Hallelujah! The plans have been approved, stamped, paid for by the homeowner, and delivered to the contractor. This set of plans should be copied and distributed to all subcontractors, to the end of establishing the certainty of level 5 from estimate to a Bid.
Level 5 is possible only by a lot of work in Level 4. If all has been done correctly, then Level 5 is really just making sure that the small changes made after the final submittal to the city are “small.”
The contractor should start to finalize the sub contracts for the first key phases of the work. The subcontractors should review the stamped set to see if there is anything that prevents them from performing the work for their estimate as bid in Level 4. There will be some cost variation here. The longer it took for the plans at the city the greater the chance of changes in costs.

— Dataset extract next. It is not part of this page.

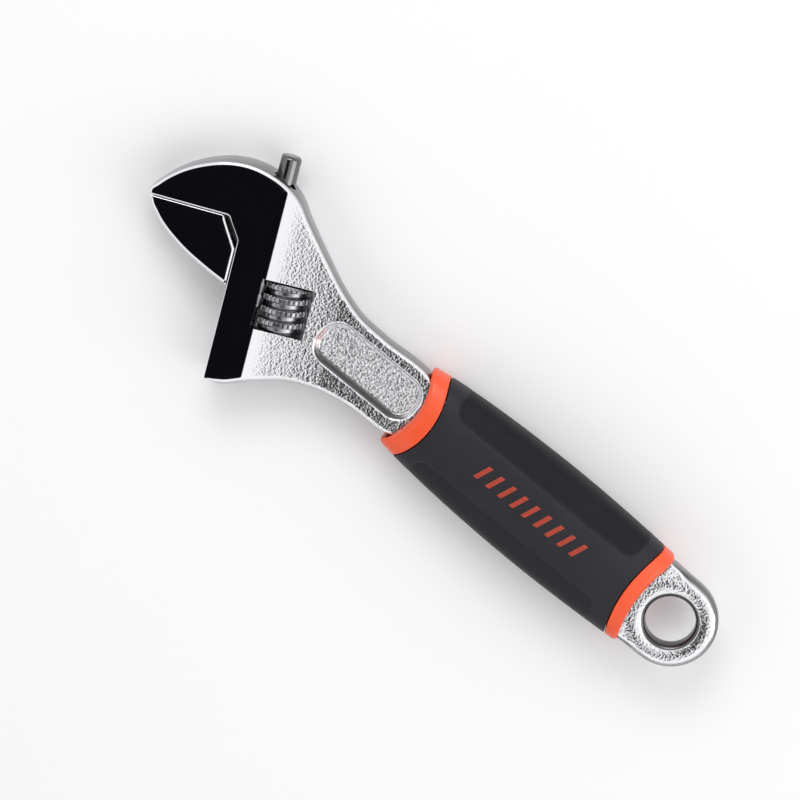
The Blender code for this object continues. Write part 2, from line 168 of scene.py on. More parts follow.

Level 5 work is detailed and can take weeks or months, as this time it’s for real and the contracts are enforceable. I have seen major changes inserted at the last moment by plan checkers and architects who do not call this out when handing over the plans that have been approved. And understand, plans can and will have mistakes.
Level 5 Characteristics:
- Plans have been approved, stamped, and permits pulled.
- The rough build team has been chosen and contracts are being made to start work, finishes should happen later after rough inspection.
- The timeline is more defined with help of subcontractors doing the work.
- Payment schedule has been established.
- Work hours have been established.
- Changes from level 4 are outlined; possible changes are priced if it is a known quantity.
- Contract is signed.
- Work begins.
Nothing will ever go 100% as expected, but if a team has good communication the outcomes are much more predictable, and the process less burdensome. Perhaps the most important thing to remember is to look for value, not price. Some contractors know that a cheap price makes them look better than high “estimating” contractors. But in the end, it is the value that matters. And it’s important to become educated enough to judge that value is key for all project owners – reading this was a start.